В тот вечер на сцене не было искусства
Начну с положений, чтобы изложить то, что вызывает чувственную, почти инстинктивную, а не разумную волну несогласия и неприятия. Их немного: факт, пошлость, искусство.
Итак, факт. 6 октября состоялось открытие польского сезона на сцене ТЮЗа медицинским трагифарсом «Ночь». Автор пьесы А. Стасюк, режиссеры Г. Простянецкий и Р. Ильин. На сцене — фарс, что по определению означает — «комедия, водевиль легкого содержания с чисто внешними комическими приемами». Но тема спектакля — Вторая мировая война. Оригинальное сочетание, не правда ли? Так что это? Талантливый оксюморон автора нового поколения, соединение несоединимого? Или новый гуманистический угол зрения на давно осмысленную ситуацию? А может быть, пошлость? Банальная пошлость, скрытая за своей явностью?
Фабула? Лишь необходимый костяк. Все — в деталях, сценах, образах. В немецком городке при попытке ограбления убит молодой человек — поляк, промышляющий угоном автомобилей на Восток. Его сердце используют как трансплантат для его же убийцы немца-ювелира, который во время войны, будучи фашистом, держал пистолет у виска бабушки польского парнишки. Дух умершего спускается и напоминает немцу о давно минувших днях и, в частности, о том, как он, немец, воровал (внимание!) куриц. Это один из тех самых «семантических», ключевых образов, где выразился автор и идея. «Разница между вами (фашистами) и русскими была только в том, что вы ощипывали курицу, а они варили ее с перьями», — примерно так говорит один из героев спектакля. Ключевая «семантическая» сцена: на ходулях выходят русский солдат в шапке-ушанке и чопорный немец. Они становятся по разные стороны польских женщин. Русский обворовывает женщину, немец — убивает. И оба они слушают одну и ту же пластинку на граммофоне. Только песни записаны с разных сторон…
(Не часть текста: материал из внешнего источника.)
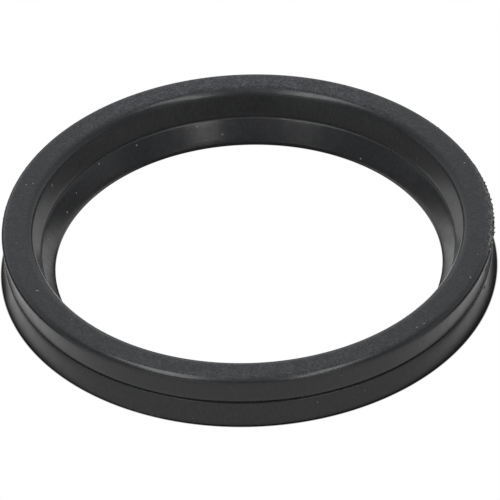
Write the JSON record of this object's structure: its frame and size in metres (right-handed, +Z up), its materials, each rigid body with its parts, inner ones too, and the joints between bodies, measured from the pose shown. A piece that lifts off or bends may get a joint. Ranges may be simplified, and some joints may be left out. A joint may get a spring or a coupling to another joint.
{
  "type": "hose gasket",
  "caption": "Moulded black rubber sealing ring with a narrow flat rim, a wide flat foot, a funnel-shaped hole and a fine groove round both walls.",
  "frame": {"origin": "centre of the foot face, on the ring's axis, at the bottom of the bounding box", "axes": "+Z up along the ring's axis, from the wide foot to the narrow rim"},
  "size_m": [0.0808, 0.0808, 0.0091],
  "materials": {
    "black_rubber": "satin, finely grained, with moulding flash and dust"
  },
  "bodies": {
    "root": {"gasket_ring": "black_rubber"}
  },
  "joints": []
}
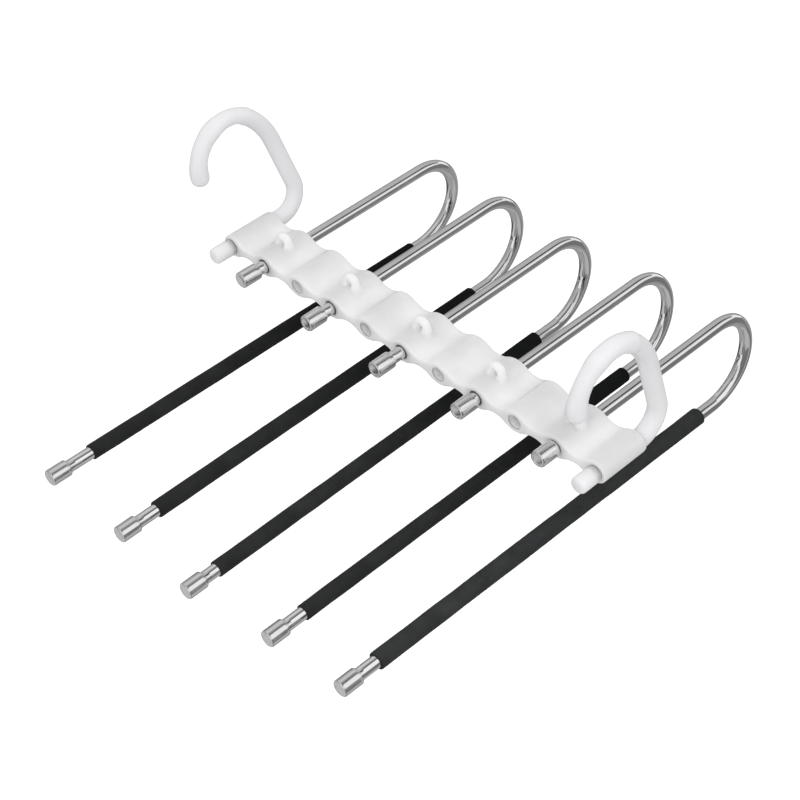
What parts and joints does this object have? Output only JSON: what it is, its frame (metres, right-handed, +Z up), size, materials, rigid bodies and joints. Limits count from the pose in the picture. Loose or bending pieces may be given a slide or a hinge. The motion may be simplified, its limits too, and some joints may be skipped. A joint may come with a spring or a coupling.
{
  "type": "trouser rack",
  "caption": "Hanging trouser rack: a wavy plastic bar on two swinging hooks carries U-shaped steel rods that slide and swivel, each with a foam sleeve on its lower arm.",
  "frame": {"origin": "on the underside of the hooks' crowns, half way between the two hooks, where the rack hangs on a wardrobe rail", "axes": "+X along the bar to the right hook, +Y along the rods towards their bends, +Z up"},
  "size_m": [0.3219, 0.3551, 0.159],
  "materials": {
    "bar_plastic": "slightly translucent white, satin",
    "hook_plastic": "cool white, satin",
    "steel": "polished stainless tube",
    "foam": "matt black foam"
  },
  "bodies": {
    "bar": {"bar": "bar_plastic"},
    "hook_left": {"hook_left": "hook_plastic", "hook_left_cap": "hook_plastic"},
    "hook_right": {"hook_right": "hook_plastic", "hook_right_cap": "hook_plastic"},
    "rod_1_slider": {"rod_1_short_cap": "steel"},
    "rod_1": {"rod_1_tube": "steel", "rod_1_sleeve": "foam", "rod_1_tip_cap": "steel"},
    "rod_2_slider": {"rod_2_short_cap": "steel"},
    "rod_2": {"rod_2_tube": "steel", "rod_2_sleeve": "foam", "rod_2_tip_cap": "steel"},
    "rod_3_slider": {"rod_3_short_cap": "steel"},
    "rod_3": {"rod_3_tube": "steel", "rod_3_sleeve": "foam", "rod_3_tip_cap": "steel"},
    "rod_4_slider": {"rod_4_short_cap": "steel"},
    "rod_4": {"rod_4_tube": "steel", "rod_4_sleeve": "foam", "rod_4_tip_cap": "steel"},
    "rod_5_slider": {"rod_5_short_cap": "steel"},
    "rod_5": {"rod_5_tube": "steel", "rod_5_sleeve": "foam", "rod_5_tip_cap": "steel"}
  },
  "joints": [
    {"name": "rod_1_slide", "type": "slide", "parent": "bar", "child": "rod_1_slider", "axis": [0, 1, 0], "range_m": [-0.1005, 0.0054]},
    {"name": "rod_1_swivel", "type": "hinge", "parent": "rod_1_slider", "child": "rod_1", "pos_m": [-0.12, 0.00808, -0.07968], "axis": [0, 1, 0], "range_deg": [-75, 128]},
    {"name": "rod_2_slide", "type": "slide", "parent": "bar", "child": "rod_2_slider", "axis": [0, 1, 0], "range_m": [-0.0992, 0.0067]},
    {"name": "rod_2_swivel", "type": "hinge", "parent": "rod_2_slider", "child": "rod_2", "pos_m": [-0.06, 0.00808, -0.07968], "axis": [0, 1, 0], "range_deg": [-71, 75]},
    {"name": "rod_3_slide", "type": "slide", "parent": "bar", "child": "rod_3_slider", "axis": [0, 1, 0], "range_m": [-0.0973, 0.0086]},
    {"name": "rod_3_swivel", "type": "hinge", "parent": "rod_3_slider", "child": "rod_3", "pos_m": [0, 0.00808, -0.07968], "axis": [0, 1, 0], "range_deg": [-75, 76]},
    {"name": "rod_4_slide", "type": "slide", "parent": "bar", "child": "rod_4_slider", "axis": [0, 1, 0], "range_m": [-0.1037, 0.0022]},
    {"name": "rod_4_swivel", "type": "hinge", "parent": "rod_4_slider", "child": "rod_4", "pos_m": [0.06, 0.00808, -0.07968], "axis": [0, 1, 0], "range_deg": [-71, 68]},
    {"name": "rod_5_slide", "type": "slide", "parent": "bar", "child": "rod_5_slider", "axis": [0, 1, 0], "range_m": [-0.1059, 0]},
    {"name": "rod_5_swivel", "type": "hinge", "parent": "rod_5_slider", "child": "rod_5", "pos_m": [0.12, 0.00808, -0.07968], "axis": [0, 1, 0], "range_deg": [-136, 69]},
    {"name": "hook_left_swing", "type": "hinge", "parent": "bar", "child": "hook_left", "pos_m": [-0.15, 0.00808, -0.07968], "axis": [0, 1, 0], "range_deg": [-186, 73]},
    {"name": "hook_right_swing", "type": "hinge", "parent": "bar", "child": "hook_right", "pos_m": [0.15, 0.00808, -0.07968], "axis": [0, -1, 0], "range_deg": [-194, 68]}
  ]
}
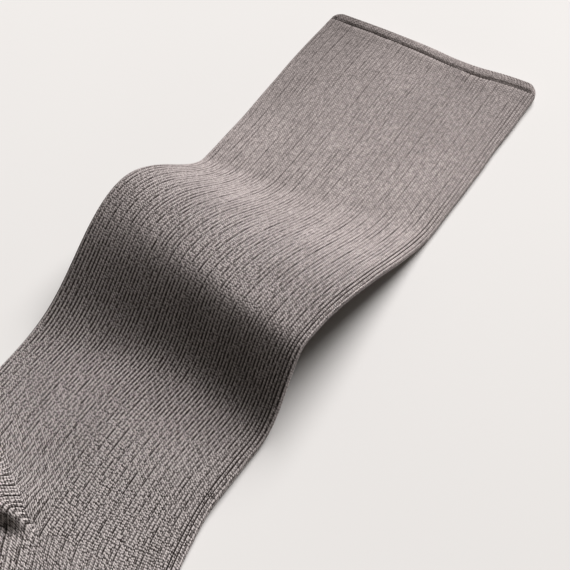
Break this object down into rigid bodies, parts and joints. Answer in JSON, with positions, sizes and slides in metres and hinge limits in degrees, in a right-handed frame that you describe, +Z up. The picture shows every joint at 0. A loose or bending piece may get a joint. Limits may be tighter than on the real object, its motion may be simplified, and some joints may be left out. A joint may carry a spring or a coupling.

А рядом ни в чем не виноватые, ничего не понимающие поляки, будто случайно попавшие в эти странные «разборки» «ходульных».
Пошлость — это то, что с наглым сознанием своего права попирает истину. А истина в том, что русской кровью, смешавшейся с русской, белорусской, украинской, немецкой, польской землей, завоевана Победа над воплотившимся злом, свобода этих самых женщин и мужчин, за которых так переживают автор и постановщик спектакля. Страданиями и кровью миллионов русских солдат отвоевана сама возможность любить, учиться, работать и… писать. Даже пошлости.
Режиссер, вышедший на сцену после премьеры, ответствовал председателю Орловского областного Совета И. Я. Мосякину на его сдержанный упрек: мол, мы, как и вы, против пошлости, но надо прекратить мыслить планами и масштабами, надо видеть личность! Мол, что для этой полячки все мировые проблемы, если убили ее Ванечку?
А что для вас, господин режиссер, господа актеры, те миллионы погибших «личностей», кто жизнь свою отдал за всех нас, кто освободил от рабства тысячи маленьких и больших городов? У них тоже были и свои дети, погибшие под бомбами, и матери, оставшиеся в оккупированных городах. Но они, эти личности, сумели преодолеть и свое личное горе, и страх — «ради жизни на земле». Так что? Это для вас ничего не значит?
Как часто сегодня обвиняют Россию и русских в нетолерантности и неумении «любить человека». И мы смущаемся. И словно в оправдание позволяем себя развлекать сомнительными постановками, в которых все — с ног на голову.
Дружба народов не означает подобострастия. Любовь к человеку не означает мелочной сентиментальности. А «оригинальность творческого взгляда» не имеет права на подмену понятий. Любовь не бывает без жертвенности, а долг всегда превыше эгоистических переживаний.
В тот день театр не был театром. Настоящее искусство чуждо пошлости. В тот вечер не было правды, не было искусства.
Некоторые зрители чувствовали это и покидали зал во время спектакля с упреками в адрес увиденного. Но факт остается фактом: в русском театре «такое» поставили и «такое» посмотрели.
Так фарс или трагедию?
Ксения Грядунова,
студентка 1-го курса филологического факультета ОГУ.